Once in a while it is nice to count your blessings, and these days there is a lot of reason to try to keep things in balance and perspective. Over the years, we have had intense relationships with our work, and family and little time for anything else... but as we move into our sixties we seemed to be stuck in the sunsets. All one has to do is look at the pictures I have published on this blog ... almost all of which are evening photos.
Here are two that are taken from our deck here at the pond, looking east toward our friend's, the Spike family, home. This simple change in direction, and timing gives us much the same thing... sun, calm, colors you don't see during the day and so on... but it also gives me a sense that there is a lot to look forward to... what do you think?
A few days ago, I was having a reflective conversation with my Mother, Edith, who as some will be aware is in the late stages of her life. She is almost 83 years of age. As we talked, I had commented that it is a great feat to achieve such an age, after all, my Father had passed before he was sixty, and my Grand Fathers on both sides were similar or close to it. Mother commented that it would mean that I have 23 years left before I pass, were I to achieve her age.

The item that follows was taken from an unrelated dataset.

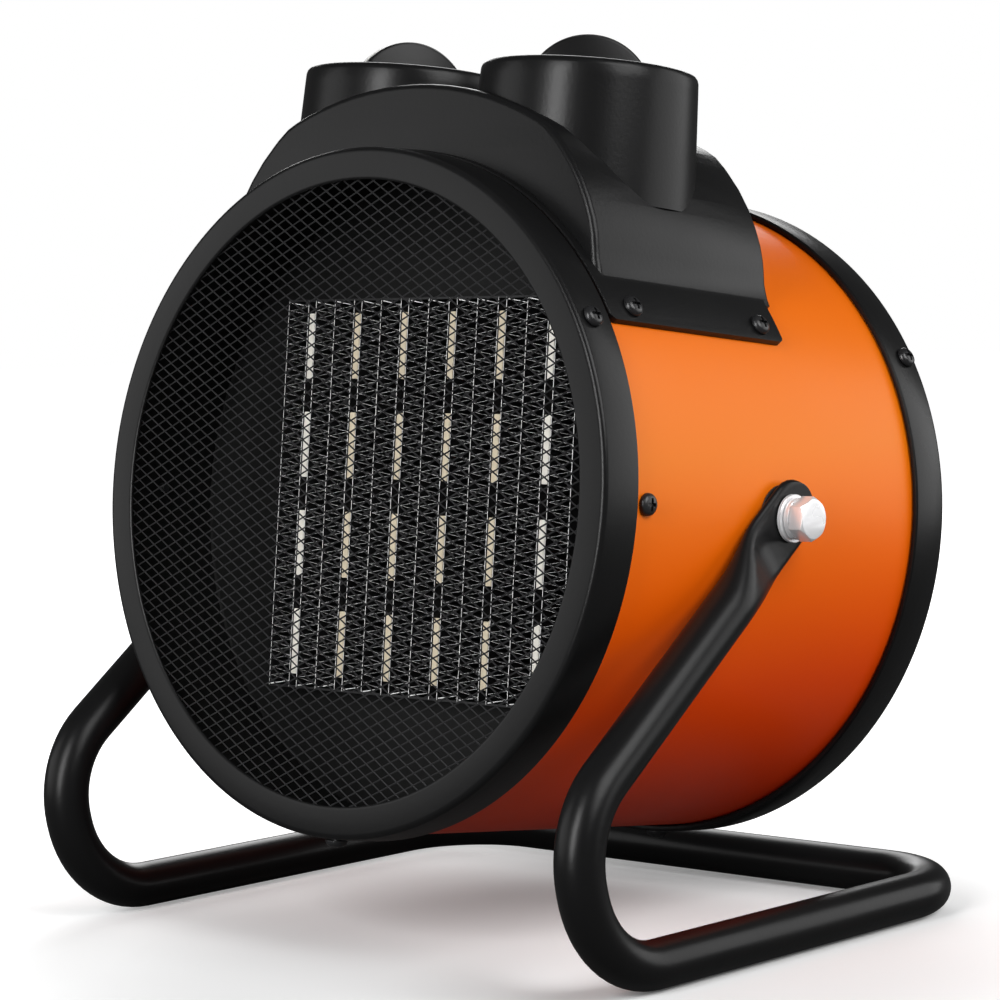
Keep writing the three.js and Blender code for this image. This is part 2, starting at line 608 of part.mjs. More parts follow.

We continued our conversation and I thought about that 23 year number... would I live it as if I were ages 60 thru 83? Or is there a better block of years that I should emulate? After all, just three years ago, I was doubting that I would see another year at all! How do my friends choose to live these years, should that be my guideline...living within their scope? How about Lynnda and her scope... will that limit my scope for those twenty-three years?
It really impacts a lot of decisions about the way we are to live going forward... for example, should I take on another turn-around of a troubled company's sales business... should we get a new puppy to live with us... should we buy a boat... should we build a new dock at the pond... should we travel to the far ends of the earth and do other bucket list things? Just having a bucket list might mean that we are living the end of our lives rather than some other neat time.
Mother and I thought about my first years...like could I relive the next 23 like my first... she commented that perhaps my body wouldn't survive... Ha, Ha! Perhaps her pushing me around in a pram was like me helping her in the wheel chair... a little roll reversal... maybe I should be living like the years 23 to 46, the same years she had after I was born. I wondered what that was like, although I decided not to push for another comment on my lifestyle...
So, how would my friends choose to live, and will I be able to maintain the relationships we have if we decide that living like we are 60 to 83 isn't for us... I like looking at the early morning sun in the eastern sky. I wonder who else does, we never see folks really early in the day. Wonder what friends do in the early morning hours...
I think we can keep our friends, but I am going to refuse to live like I am 60+. The dock is under construction! I am doing an interview!